PRESIDENT Bush is on the road, which offers timely relief from his domestic worries and a chance to advance America's interests overseas. His itinerary, set before the Democratic takeover of Congress in the midterm elections, takes him to important international capitals where he can remind his hosts that his administration is still in charge.
For Mr. Bush, international affairs have largely defined his years in office ever since 9/11. With his domestic agenda threatened by a Democratic roadblock, it remains the one area where his influence will be most felt over the next two years.
He went out of his way to make his first stop, a brief luncheon meeting at the airport with Russian President Vladimir Putin. The usual way of flying to Asia, Mr. Bush's principal destination, is not via Moscow, but Mr. Bush wisely wanted to further cultivate his friendly relationship with Mr. Putin.
Russia, which supported the U.S. effort at the United Nations to impose sanctions on North Korea, is in a position to be helpful in dealing with Iran. The two leaders reportedly also discussed the situation in the Middle East and the issue of nuclear non-proliferation. Mr. Bush will see Mr. Putin again in Hanoi this weekend, where both will be among the leaders attending the 14th Asia-Pacific Economic Cooperation meeting.
Mr. Bush's stops include Singapore, a small but muscular city-state that has long been friendly to the United States and commands an excellent strategic position on one of the world's most important straits, and he will visit neighboring Indonesia, the world's most populous Muslim nation.

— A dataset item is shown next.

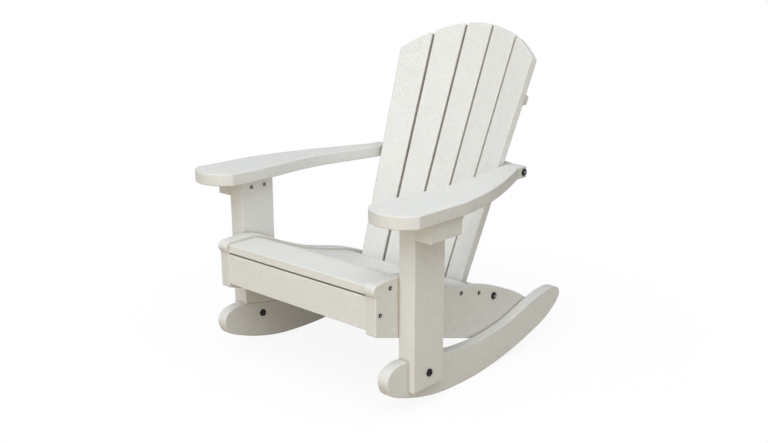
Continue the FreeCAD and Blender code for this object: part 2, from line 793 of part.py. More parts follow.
def brace(name, home, half_long, end_rear, thickness, deep, groups):
    """A bow behind the slats: a blank, less all that lies before the slats' backs."""
    front = -size("back_edge")
    outline = [arc((half_long, end_rear), (0, deep), (-half_long, end_rear))]
    blank = [(-half_long, end_rear), (-half_long, front), (half_long, front), (half_long, end_rear)]
    outline += lines(blank, False)
    body = board(name, "XY_Plane", outline, "Sizes." + thickness, middle=True)
    bow = edges_where(body.Shape, lambda edge: edge.Curve.TypeId == "Part::GeomCircle")
    soften(body, bow, "seat_round")
    reach = 4 * half_long
    backs = []
    for slat, slat_home in slat_homes.items():
        slab = doc.addObject("Part::Box", name + "_" + slat)
        slab.Length = reach
        slab.Width = reach
        slab.Height = 2 * reach
        in_slat = at(-reach / 2, size("slat_thick") - reach, -reach)
        slab.Placement = home.inverse().multiply(slat_home).multiply(in_slat)
        backs.append(slab)
    room = doc.addObject("Part::MultiCommon", name + "_room")
    room.Shapes = backs
    fitted = doc.addObject("Part::Cut", name + "_fitted")
    fitted.Base = body
    fitted.Tool = room
    doc.recompute()
    drilled(name, fitted, home, groups)


upper_half = size("upper_half")
upper_end_rear = slat_back_at(upper_home, upper_half) + size("upper_end_deep")
brace("upper_back_brace", upper_home, upper_half, upper_end_rear, "upper_thick", size("upper_deep"),
      ["upper_brace_screws"])
brace("arm_back_brace", arm_brace_home, size("arm_tail_inner"), arm_rear - arm_brace_home.Base.y, "arm_thick",
      size("arm_brace_deep"), ["arm_brace_screws", "arm_brace_bolts"])
brace("lower_back_brace", lower_home, side_inner, lower_end_front + size("lower_end_deep"), "lower_thick",
      size("lower_deep"), ["lower_brace_screws", "lower_brace_bolts"])


# Back slats
for name in SLATS:
    outline, corners = slat_outline(name)
    body = board(name, "XZ_Plane", outline, "Sizes.slat_thick", True)
    soften(body, corner_edges(body.Shape, "XZ_Plane", corners), "corner_round")
    soften(body, outline_edges(body.Shape, "y"), "slat_round")
    drilled(name, body, slat_homes[name], ["upper_brace_screws", "arm_brace_screws", "lower_brace_screws"])


# Bolts, nuts and screws
# Each kind is turned about its own axis: the head stands up from Z = 0, where
# it rests on the board, and the shank goes down.

def turned(name, profile):
    """A body turned about Z from a profile in the XZ plane."""
    body = doc.addObject("PartDesign::Body", name)
    sketch = sketch_on(body, name + "_profile", "XZ_Plane")
    for edge in profile:
        sketch.addGeometry(edge, False)
    turn = body.newObject("PartDesign::Revolution", name + "_turn")
    turn.Profile = sketch
    turn.ReferenceAxis = (sketch, ["V_Axis"])
    turn.Angle = 360
    body.Tip = turn
    doc.recompute()
    return body


def dome(radius, high):
    """Profile of a domed head, from its flat crown to its rim, and the end points."""
    crown = (0.55 * radius, high)
    rim_top = (radius, 0.35 * high)
    return arc(crown, (0.88 * radius, 0.78 * high), rim_top), crown, rim_top


def fastener(name, kind, shank):
    """Head, shank with a bevelled tip, and a socket: square in screws, six-sided in bolts."""
    sides = 4 if kind == "screw" else 6
    radius = size(kind + "_radius")
    head = size(kind + "_head_radius")
    high = size(kind + "_head_high")
    curve, crown, rim_top = dome(head, high)
    tip = 0.4 * radius
    under = [rim_top, (head, 0), (radius, 0), (radius, tip - shank), (radius - tip, -shank)]
    body = turned(name, [curve] + lines(under + [(0, -shank), (0, high), crown], False))
    recess = sketch_on(body, name + "_socket", "XY_Plane")
    recess.AttachmentOffset = at(0, 0, high)
    corners = []
    for index in range(sides):
        angle = 2 * math.pi * index / sides
        corners.append((size(kind + "_socket") * math.cos(angle), size(kind + "_socket") * math.sin(angle)))
    for edge in lines(corners):
        recess.addGeometry(edge, False)
    pocket = body.newObject("PartDesign::Pocket", name + "_recess")
    pocket.Profile = recess
    pocket.Length = 0.6 * high
    body.Tip = pocket
    doc.recompute()
    return body


def group(name, copies):
    """Copies of fasteners, each at a point with its head facing a way."""
    links = []
    for pattern, seat, way in copies:
        link = doc.addObject("App::Link", name + "_copy")
        link.LinkedObject = pattern
        link.Placement = FreeCAD.Placement(seat, FreeCAD.Rotation(V(0, 0, 1), way))
        links.append(link)
    bunch = doc.addObject("Part::Compound", name + "_group")
    bunch.Links = links
    doc.recompute()
    finish(name, bunch, at(0, 0, 0))


# The sunk screws behind the legs belong with the other seat screws.
MEMBERS = {name: [name] for name in fasteners if name != "covered_slat_screws"}
MEMBERS["seat_slat_screws"] = SEAT_GROUPS

for name, members in MEMBERS.items():
    kind, shank = fasteners[name][:2]
    pattern = fastener(name + "_pattern", kind, shank)
    copies = []
    for member in members:
        for seat, way in fasteners[member][2]:
            copies.append((pattern, seat, way))
    group(name, copies)

# The domed nut has a blind hole for the leg bolt's end.
nut_radius, nut_high = size("bolt_head_radius"), size("nut_high")
nut_curve, nut_crown, nut_rim = dome(nut_radius, nut_high)
nut_bore = size("bolt_radius") + size("hole_play")
nut_deep = size("nut_grip") + size("bore_play")
nut_under = [nut_rim, (nut_radius, 0), (nut_bore, 0), (nut_bore, nut_deep)]
nut = turned("nut_pattern", [nut_curve] + lines(nut_under + [(0, nut_deep), (0, nut_high), nut_crown], False))
group("leg_nuts", [(nut, V(*seat), V(*way)) for seat, way in both_hands(inside, [leg_bolt_spot], -1)])


# Check and write
for item in doc.Objects:
    for flag in item.State:
        if flag in ("Invalid", "Error"):
            raise ValueError("%s is %s" % (item.Name, flag))
box = FreeCAD.BoundBox()
for name, piece in finished:
    shape = piece.Shape
    if shape.isNull() or not shape.isValid():
        raise ValueError(name + " has no valid shape")
    shape.exportStep("parts/%s.step" % name)
    box.add(shape.optimalBoundingBox(False, False))
print("pieces", len(finished), "lower brace bolt", round(lower_bolt.y, 1), round(lower_bolt.z, 1))
print("box", [round(edge, 2) for edge in (box.XMin, box.XMax, box.YMin, box.YMax, box.ZMin, box.ZMax)])
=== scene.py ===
# %% [markdown]
# # A child's rocking adirondack chair of plastic lumber
# The chair is sawn and routed from thick off-white boards and held by black bolts
# and small dark screws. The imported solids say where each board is. They could be
# shown as they are, but a routed board has soft edges, a skin and a sawn rim that a
# solid doesn't tell apart, so each board but the three back braces is made again here
# as a surface worked out with arrays, and the braces and the small hardware keep their
# own mesh and get a finish.

# %% Load the solids
import math

import bpy
import numpy as np
from mathutils import Matrix, Vector


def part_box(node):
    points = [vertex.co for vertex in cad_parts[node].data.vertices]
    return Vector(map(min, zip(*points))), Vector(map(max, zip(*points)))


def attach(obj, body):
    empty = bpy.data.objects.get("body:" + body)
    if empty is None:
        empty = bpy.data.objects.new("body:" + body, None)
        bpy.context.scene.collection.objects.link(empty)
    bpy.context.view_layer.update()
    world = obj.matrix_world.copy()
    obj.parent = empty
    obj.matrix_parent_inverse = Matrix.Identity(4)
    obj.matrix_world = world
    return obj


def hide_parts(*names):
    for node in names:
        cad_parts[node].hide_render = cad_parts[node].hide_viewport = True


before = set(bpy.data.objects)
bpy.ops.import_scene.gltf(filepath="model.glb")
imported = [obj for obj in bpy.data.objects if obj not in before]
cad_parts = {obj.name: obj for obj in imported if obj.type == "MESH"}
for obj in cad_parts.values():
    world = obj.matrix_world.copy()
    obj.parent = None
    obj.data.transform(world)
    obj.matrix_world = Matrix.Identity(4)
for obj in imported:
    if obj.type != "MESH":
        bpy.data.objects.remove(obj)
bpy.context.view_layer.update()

scene = bpy.context.scene
print("solids", len(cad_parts))

# %% [markdown]
# ## The planes that the boards share
# On the real chair everything is measured from a few boards: how wide apart the legs
# stand and how high the arms lie. These could be typed again, but reading them from
# the solids keeps both in step. Lengths along the chair count from the legs' front.

# %% Shared planes
leg_low, leg_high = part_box("front_leg_left")
side_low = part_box("seat_side_left")[0]
arm_low, arm_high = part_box("arm_left")
LEG_FRONT = leg_low.y
LEG_WIDE = leg_high.y - leg_low.y
INSIDE = leg_low.x
LEG_OUTER = leg_high.x
SIDE_INNER = side_low.x
ARM_UNDER = arm_low.z
ARM_THICK = arm_high.z - arm_low.z
HANDS = {"left": 1, "right": -1}
MM = 0.001
print("legs %.3f m apart, arms %.3f m up" % (2 * INSIDE, ARM_UNDER))

# %% [markdown]
# ## Curves by eye, arcs by radius
# The boards' outlines were drawn with a bent batten and a radius gauge. A batten
# pinned at a few points takes the shape of a natural cubic spline, so the same curve
# is solved for here: at every pin the bend is continuous, and it is zero at the ends.
# A corner is rounded by cutting it back and bridging the cut with an arc.

# %% Batten curve and rounded corners
def batten(pins, steps):
    """Points on the natural cubic spline through the pins, by length along the chords.

    The second derivatives at the pins solve a three-banded system; between two
    pins the curve is the blend of their places and bends."""
    pins = np.asarray(pins, float)
    chord = np.linalg.norm(np.diff(pins, axis=0), axis=1)
    knots = np.concatenate([[0.0], np.cumsum(chord)])
    inner = np.arange(1, len(pins) - 1)
    system = np.eye(len(pins))
    system[inner, inner - 1] = chord[:-1]
    system[inner, inner] = 2 * (chord[:-1] + chord[1:])
    system[inner, inner + 1] = chord[1:]
    change = np.zeros_like(pins)
    change[1:-1] = 6 * np.diff(np.diff(pins, axis=0) / chord[:, None], axis=0)
    bend = np.linalg.solve(system, change)
    along = np.linspace(0, knots[-1], steps + 1)
    k = np.clip(np.searchsorted(knots, along, side="right") - 1, 0, len(pins) - 2)
    gap = chord[k][:, None]
    left, right = (knots[k + 1] - along)[:, None], (along - knots[k])[:, None]
    curve = (bend[k] * left ** 3 + bend[k + 1] * right ** 3) / (6 * gap)
    from_left = (pins[k] / gap - bend[k] * gap / 6) * left
    from_right = (pins[k + 1] / gap - bend[k + 1] * gap / 6) * right
    return curve + from_left + from_right


def unit(vectors):
    """Each vector divided by its length."""
    return vectors / np.linalg.norm(vectors, axis=-1, keepdims=True)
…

Both tiny Singapore and giant Indonesia have had problems with al Qaeda members in their midst, although the terrorists' shadow has fallen much more on the Indonesian archipelago, which has also been wracked by sectarian violence. For a president seeking allies in the war on terror, these two countries are well worth visiting.
Mr. Bush's big chance to impress will come at the APEC meeting, which is significant not only for what it is but for where it is being held. He is following in the steps of President Bill Clinton, who also visited Vietnam near the end of his second term. That both presidents should journey to a country where Americans fought and died, unsuccessfully as it turned out, is another example of how the world has moved on.
Now the United States and much of Asia are worried about the rise of China, Vietnam's traditional rival and sometime enemy. Although Vietnam remains communist, it has a booming economy fed by liberal doses of free enterprise. Not only is it an important trade partner of the United States, but it is also potentially a strategic check on the Chinese.
Unfortunately, Congress is still living in the past. The House failed earlier this week to normalize trade relations with Vietnam, letting concerns about foreign competition trump the interests of U.S. businesses to fully take advantage of an economic opportunity. The bill is likely to be reintroduced after Thanksgiving and is expected to pass then, as it should.
Although Mr. Bush was denied this legislation by Congress at a timely juncture, it is hardly fatal to his mission. In listening to and being heard by world leaders, Mr. Bush has an opportunity to find a better path.